• [Data provided]
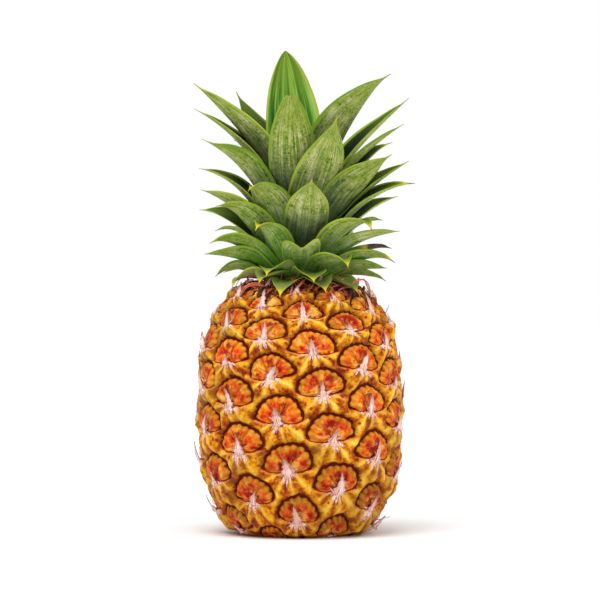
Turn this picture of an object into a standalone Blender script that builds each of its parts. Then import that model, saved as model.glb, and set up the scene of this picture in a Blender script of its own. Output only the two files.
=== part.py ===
"""A ripe pineapple, picked and standing on its base.

Three pieces that come apart on the real one: the fruit with its eyes and their bracts, the cut
stalk let into its base, and the leafy crown, whose short stem plugs into the top of the fruit.
Metres, +Z up. The origin is the middle of the spot that the fruit rests on.
"""

from bisect import bisect
from math import atan, atan2, cos, degrees, exp, hypot, pi, radians, sin, tau
from random import Random

import bmesh
import bpy
from mathutils import Vector

MM = 0.001
GAP = 0.3 * MM

# The fruit's outline is a barrel: a superellipse that is cut flat at the top and at the base
FRUIT_RADIUS = 55.7 * MM
WIDEST_Z = 65.0 * MM
LOWER_REACH, LOWER_POWER = 75.0 * MM, 2.3
UPPER_REACH, UPPER_POWER = 80.0 * MM, 3.0
SEAT_Z = 143.0 * MM
SIDE_STEPS = 160

# The eyes follow one spiral. Every 5th, 8th and 13th eye are neighbours.
EYE_TURN = radians(-138.06)
EYES_PER_ROW = 13
FIRST_EYE, LAST_EYE = -58, 40
EYE_ZERO_ANGLE = radians(-11.8)
EYE_ZERO_DEPTH = 88.6 * MM
ROW_HEIGHT = 25.8 * MM
ROW_GROWTH = 1.37 * MM
RIM_MARGIN = 2.5 * MM

# One eye, as shares of its width across and of its row upwards from the bract's root
FAN_HALF_WIDTH, FAN_TOP = 0.48, 0.56
BULGE_HALF_WIDTH, BULGE_TOP = 0.31, 0.43
BULGE_HEIGHT = 2.7 * MM
FAN_DIP = 0.9 * MM
BRACT_HEIGHT = 2.6 * MM
BRACT_TIP_UP, BRACT_TIP_HEIGHT = 0.38, 4.8 * MM
FLATTEN_OVER = 9.0 * MM

# Stalk, cut flush with the base
STALK_RADIUS = 12.5 * MM
STALK_DEPTH = 9.0 * MM
STALK_BEVEL = 0.6 * MM

# Crown: a short stem that carries the leaves, the youngest at its top
PLUG_RADIUS, PLUG_DEPTH = 14.0 * MM, 7.0 * MM
STEM_RADIUS, STEM_TOP_RADIUS = 21.0 * MM, 7.0 * MM
STEM_HEIGHT = 42.0 * MM
LEAF_THICKNESS = 1.0 * MM
LEAF_ROOT = 4.0 * MM
LEAF_ROWS = (0.0, 0.2, 0.42, 0.64, 0.84, 1.0)
LOWEST_TIP_Z, HIGHEST_TIP_Z = 138.0 * MM, 266.0 * MM
LEAF_SEED = 7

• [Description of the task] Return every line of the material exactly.

• [Written solution]
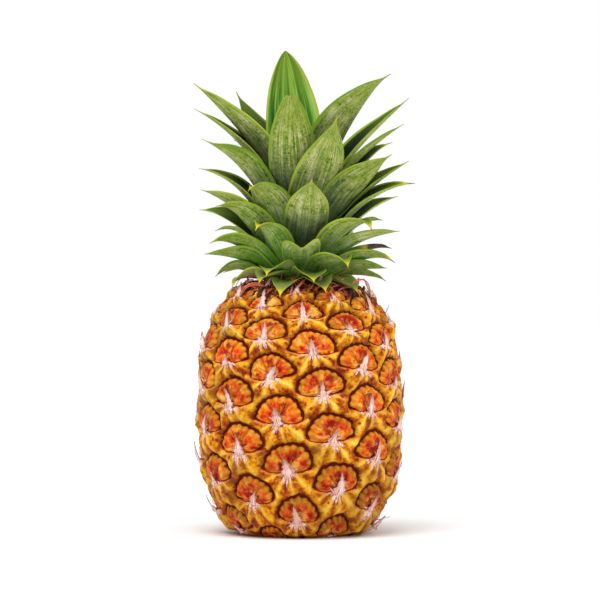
Turn this picture of an object into a standalone Blender script that builds each of its parts. Then import that model, saved as model.glb, and set up the scene of this picture in a Blender script of its own. Output only the two files.
=== part.py ===
"""A ripe pineapple, picked and standing on its base.

Three pieces that come apart on the real one: the fruit with its eyes and their bracts, the cut
stalk let into its base, and the leafy crown, whose short stem plugs into the top of the fruit.
Metres, +Z up. The origin is the middle of the spot that the fruit rests on.
"""

from bisect import bisect
from math import atan, atan2, cos, degrees, exp, hypot, pi, radians, sin, tau
from random import Random

import bmesh
import bpy
from mathutils import Vector

MM = 0.001
GAP = 0.3 * MM

# The fruit's outline is a barrel: a superellipse that is cut flat at the top and at the base
FRUIT_RADIUS = 55.7 * MM
WIDEST_Z = 65.0 * MM
LOWER_REACH, LOWER_POWER = 75.0 * MM, 2.3
UPPER_REACH, UPPER_POWER = 80.0 * MM, 3.0
SEAT_Z = 143.0 * MM
SIDE_STEPS = 160

# The eyes follow one spiral. Every 5th, 8th and 13th eye are neighbours.
EYE_TURN = radians(-138.06)
EYES_PER_ROW = 13
FIRST_EYE, LAST_EYE = -58, 40
EYE_ZERO_ANGLE = radians(-11.8)
EYE_ZERO_DEPTH = 88.6 * MM
ROW_HEIGHT = 25.8 * MM
ROW_GROWTH = 1.37 * MM
RIM_MARGIN = 2.5 * MM

# One eye, as shares of its width across and of its row upwards from the bract's root
FAN_HALF_WIDTH, FAN_TOP = 0.48, 0.56
BULGE_HALF_WIDTH, BULGE_TOP = 0.31, 0.43
BULGE_HEIGHT = 2.7 * MM
FAN_DIP = 0.9 * MM
BRACT_HEIGHT = 2.6 * MM
BRACT_TIP_UP, BRACT_TIP_HEIGHT = 0.38, 4.8 * MM
FLATTEN_OVER = 9.0 * MM

# Stalk, cut flush with the base
STALK_RADIUS = 12.5 * MM
STALK_DEPTH = 9.0 * MM
STALK_BEVEL = 0.6 * MM

# Crown: a short stem that carries the leaves, the youngest at its top
PLUG_RADIUS, PLUG_DEPTH = 14.0 * MM, 7.0 * MM
STEM_RADIUS, STEM_TOP_RADIUS = 21.0 * MM, 7.0 * MM
STEM_HEIGHT = 42.0 * MM
LEAF_THICKNESS = 1.0 * MM
LEAF_ROOT = 4.0 * MM
LEAF_ROWS = (0.0, 0.2, 0.42, 0.64, 0.84, 1.0)
LOWEST_TIP_Z, HIGHEST_TIP_Z = 138.0 * MM, 266.0 * MM
LEAF_SEED = 7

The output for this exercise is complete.